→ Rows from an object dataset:
═══
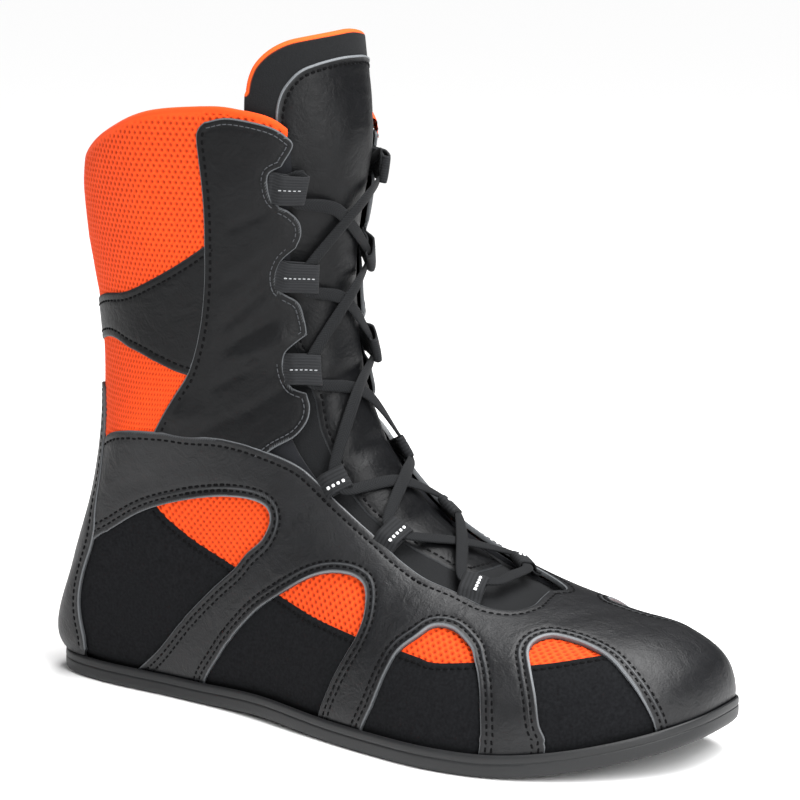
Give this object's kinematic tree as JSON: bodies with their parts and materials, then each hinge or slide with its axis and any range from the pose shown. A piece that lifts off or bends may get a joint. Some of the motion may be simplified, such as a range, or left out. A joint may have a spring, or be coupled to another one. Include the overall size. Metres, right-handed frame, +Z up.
{
  "type": "mountaineering inner boot",
  "caption": "Padded, laced inner boot of a double mountaineering boot, right foot, with a thin cup sole, leather cage, mesh shaft, webbing loops and a high tongue.",
  "frame": {"origin": "middle of the flat spot under the heel, on the floor", "axes": "+X to the toe, +Y to the inner (medial) side of this right boot, +Z up"},
  "size_m": [0.285, 0.1055, 0.258],
  "materials": {
    "sole_rubber": "matt charcoal moulded rubber",
    "insole_foam": "matt dark cloth over foam",
    "upper_leather": "soft black full-grain leather, with orange mesh and black suede-like panels",
    "tongue_leather": "soft black leather",
    "webbing": "matt grey woven webbing",
    "lace": "matt dark grey flat woven lace"
  },
  "bodies": {
    "root": {"outsole": "sole_rubber", "insole": "insole_foam", "upper": "upper_leather", "tongue": "tongue_leather", "loop_outer_1": "webbing", "loop_inner_1": "webbing", "loop_outer_2": "webbing", "loop_inner_2": "webbing", "loop_outer_3": "webbing", "loop_inner_3": "webbing", "loop_outer_4": "webbing", "loop_inner_4": "webbing", "loop_outer_5": "webbing", "loop_inner_5": "webbing", "loop_outer_6": "webbing", "loop_inner_6": "webbing", "lace_bar": "lace", "lace_cross_1": "lace", "lace_cross_2": "lace", "lace_cross_3": "lace", "lace_cross_4": "lace", "lace_cross_5": "lace"}
  },
  "joints": []
}
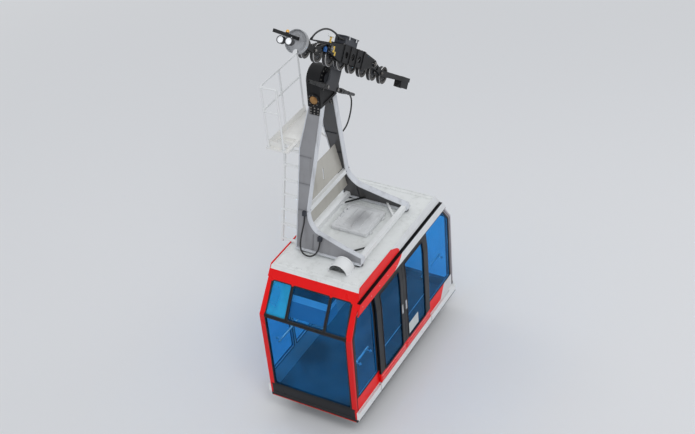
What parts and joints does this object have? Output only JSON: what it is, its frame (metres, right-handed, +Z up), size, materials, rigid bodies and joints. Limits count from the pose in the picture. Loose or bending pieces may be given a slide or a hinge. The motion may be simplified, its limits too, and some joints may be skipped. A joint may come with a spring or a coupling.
{
  "type": "aerial cable car cabin",
  "caption": "Cable car cabin with folded glazed walls and sliding doors, on a gooseneck hanger with a ladder and platform, under an eight-wheel rope carriage.",
  "frame": {"origin": "centre of the track rope, straight above the middle of the cabin", "axes": "+Z up, +X downhill along the cabin, -Y the side with the sliding doors; the rope falls 37 degrees towards +X"},
  "size_m": [3.635, 1.836, 6.5524],
  "materials": {
    "red_paint": "gloss",
    "roof_white": "satin",
    "hatch_grey": "satin",
    "hanger_paint": "satin",
    "panel_beige": "satin",
    "frame_white": "satin",
    "black_paint": "satin",
    "carriage_paint": "satin",
    "box_grey": "satin",
    "zinc": "satin",
    "wheel_liner": "matte",
    "mount_rubber": "matte",
    "glass": "gloss",
    "floor_grey": "matte",
    "rail_steel": "satin",
    "cable_black": "matte",
    "beacon_yellow": "gloss"
  },
  "bodies": {
    "carriage": {"main_beam": "carriage_paint", "yoke": "carriage_paint", "control_box": "box_grey", "haul_sockets": "zinc", "haul_sleeves": "zinc", "carriage_hose": "cable_black"},
    "rocker_near": {"rocker_near": "carriage_paint", "end_shield": "carriage_paint", "rope_guide_near": "carriage_paint", "lamps": "carriage_paint", "beacon": "beacon_yellow"},
    "rocker_far": {"rocker_far": "carriage_paint", "rope_guide_far": "carriage_paint"},
    "cabin": {"underframe": "black_paint", "floor_panel": "floor_grey", "near_end_frame": "red_paint", "far_end_frame": "red_paint", "end_glass": "glass", "roof_panel": "roof_white", "door_side_wall": "red_paint", "ladder_side_wall": "red_paint", "side_glass": "glass", "sills": "frame_white", "roof_edges": "frame_white", "door_hood": "red_paint", "vent_cowl": "roof_white", "handrails": "rail_steel", "near_leg": "hanger_paint", "far_leg": "hanger_paint", "roof_mounts": "mount_rubber", "base_beams": "frame_white", "tie_beam": "frame_white", "web_panels": "panel_beige", "hanger_head": "carriage_paint", "ladder": "zinc", "platform": "frame_white", "railing": "frame_white", "cable_boxes": "box_grey", "overhead_console": "box_grey", "roof_cable": "cable_black", "hanger_cable": "cable_black"},
    "door_near": {"door_leaf_near": "red_paint", "door_glass_near": "glass"},
    "door_far": {"door_leaf_far": "red_paint", "door_glass_far": "glass"},
    "hatch": {"roof_hatch": "hatch_grey"},
    "bogie_1": {"bogie_1": "carriage_paint"},
    "bogie_2": {"bogie_2": "carriage_paint"},
    "bogie_3": {"bogie_3": "carriage_paint"},
    "bogie_4": {"bogie_4": "carriage_paint"},
    "wheel_1": {"wheel_1": "wheel_liner"},
    "wheel_2": {"wheel_2": "wheel_liner"},
    "wheel_3": {"wheel_3": "wheel_liner"},
    "wheel_4": {"wheel_4": "wheel_liner"},
    "wheel_5": {"wheel_5": "wheel_liner"},
    "wheel_6": {"wheel_6": "wheel_liner"},
    "wheel_7": {"wheel_7": "wheel_liner"},
    "wheel_8": {"wheel_8": "wheel_liner"}
  },
  "joints": [
    {"name": "hanger_swing", "type": "hinge", "parent": "carriage", "child": "cabin", "pos_m": [0, 0.345, -0.18], "axis": [0, 1, 0], "range_deg": [-25, 45]},
    {"name": "rocker_near_tilt", "type": "hinge", "parent": "carriage", "child": "rocker_near", "pos_m": [-0.34407, 0, 0.55979], "axis": [0, 1, 0], "range_deg": [-5, 5]},
    {"name": "rocker_far_tilt", "type": "hinge", "parent": "carriage", "child": "rocker_far", "pos_m": [0.80597, 0, -0.30683], "axis": [0, 1, 0], "range_deg": [-5, 5]},
    {"name": "bogie_1_tilt", "type": "hinge", "parent": "rocker_near", "child": "bogie_1", "pos_m": [-0.68574, 0, 0.70456], "axis": [0, 1, 0], "range_deg": [-6, 6]},
    {"name": "bogie_2_tilt", "type": "hinge", "parent": "rocker_near", "child": "bogie_2", "pos_m": [-0.11072, 0, 0.27126], "axis": [0, 1, 0], "range_deg": [-6, 6]},
    {"name": "bogie_3_tilt", "type": "hinge", "parent": "rocker_far", "child": "bogie_3", "pos_m": [0.4643, 0, -0.16205], "axis": [0, 1, 0], "range_deg": [-6, 6]},
    {"name": "bogie_4_tilt", "type": "hinge", "parent": "rocker_far", "child": "bogie_4", "pos_m": [1.03931, 0, -0.59536], "axis": [0, 1, 0], "range_deg": [-6, 6]},
    {"name": "wheel_1_turn", "type": "hinge", "parent": "bogie_1", "child": "wheel_1", "pos_m": [-0.84033, 0, 0.79851], "axis": [0, 1, 0], "continuous": true},
    {"name": "wheel_2_turn", "type": "hinge", "parent": "bogie_1", "child": "wheel_2", "pos_m": [-0.55282, 0, 0.58186], "axis": [0, 1, 0], "continuous": true},
    {"name": "wheel_3_turn", "type": "hinge", "parent": "bogie_2", "child": "wheel_3", "pos_m": [-0.26531, 0, 0.36521], "axis": [0, 1, 0], "continuous": true},
    {"name": "wheel_4_turn", "type": "hinge", "parent": "bogie_2", "child": "wheel_4", "pos_m": [0.0222, 0, 0.14855], "axis": [0, 1, 0], "continuous": true},
    {"name": "wheel_5_turn", "type": "hinge", "parent": "bogie_3", "child": "wheel_5", "pos_m": [0.30971, 0, -0.0681], "axis": [0, 1, 0], "continuous": true},
    {"name": "wheel_6_turn", "type": "hinge", "parent": "bogie_3", "child": "wheel_6", "pos_m": [0.59722, 0, -0.28475], "axis": [0, 1, 0], "continuous": true},
    {"name": "wheel_7_turn", "type": "hinge", "parent": "bogie_4", "child": "wheel_7", "pos_m": [0.88472, 0, -0.50141], "axis": [0, 1, 0], "continuous": true},
    {"name": "wheel_8_turn", "type": "hinge", "parent": "bogie_4", "child": "wheel_8", "pos_m": [1.17223, 0, -0.71806], "axis": [0, 1, 0], "continuous": true},
    {"name": "door_near_slide", "type": "slide", "parent": "cabin", "child": "door_near", "axis": [-1, 0, 0], "range_m": [0, 0.55]},
    {"name": "door_far_slide", "type": "slide", "parent": "cabin", "child": "door_far", "axis": [1, 0, 0], "range_m": [0, 0.55]},
    {"name": "hatch_tilt", "type": "hinge", "parent": "cabin", "child": "hatch", "pos_m": [0.2, -0.281, -2.81], "axis": [1, 0, 0], "range_deg": [0, 95]}
  ],
  "couplings": [
    {"joint": "door_far_slide", "follows": "door_near_slide", "ratio": 1}
  ]
}
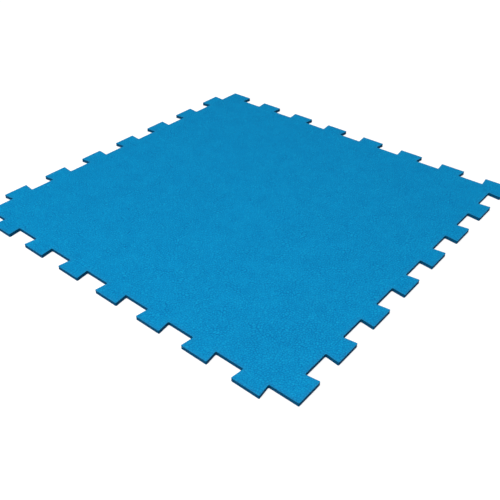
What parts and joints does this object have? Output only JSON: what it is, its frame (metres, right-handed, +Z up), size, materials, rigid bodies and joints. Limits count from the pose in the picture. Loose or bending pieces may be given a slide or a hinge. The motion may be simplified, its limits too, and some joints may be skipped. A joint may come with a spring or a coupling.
{
  "type": "interlocking mat tile",
  "caption": "Thin square foam mat tile with dovetail tabs on all four sides, which locks to identical tiles; leather-grain top, waffle grip underside.",
  "frame": {"origin": "middle of the bounding box's underside, on the floor", "axes": "+Z up out of the embossed face; +X and +Y point out of the two sides with eight tabs"},
  "size_m": [1.0334, 1.0334, 0.0095],
  "materials": {
    "wear_skin": "satin, leather-grain embossed, bright blue",
    "foam_core": "matt cut closed-cell foam, deep blue",
    "grip_skin": "matt, square pads between shallow grooves, deep blue"
  },
  "bodies": {
    "root": {"wear_skin": "wear_skin", "foam_core": "foam_core", "grip_skin": "grip_skin"}
  },
  "joints": []
}
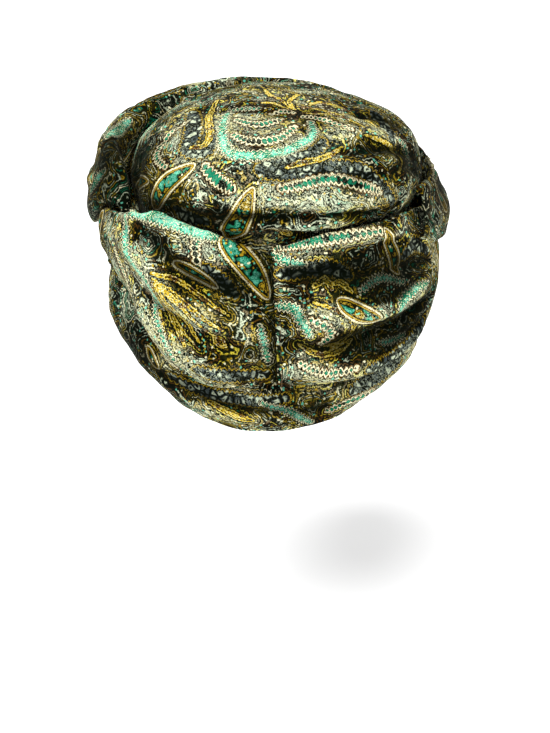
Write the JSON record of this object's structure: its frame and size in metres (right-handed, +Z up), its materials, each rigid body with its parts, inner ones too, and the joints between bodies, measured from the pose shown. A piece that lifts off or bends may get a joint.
═══
→ TO DO:
Copy each line in the data that holds the word "between".

→ TASK SOLUTION:
    "grip_skin": "matt, square pads between shallow grooves, deep blue"
Write the JSON record of this object's structure: its frame and size in metres (right-handed, +Z up), its materials, each rigid body with its parts, inner ones too, and the joints between bodies, measured from the pose shown. A piece that lifts off or bends may get a joint.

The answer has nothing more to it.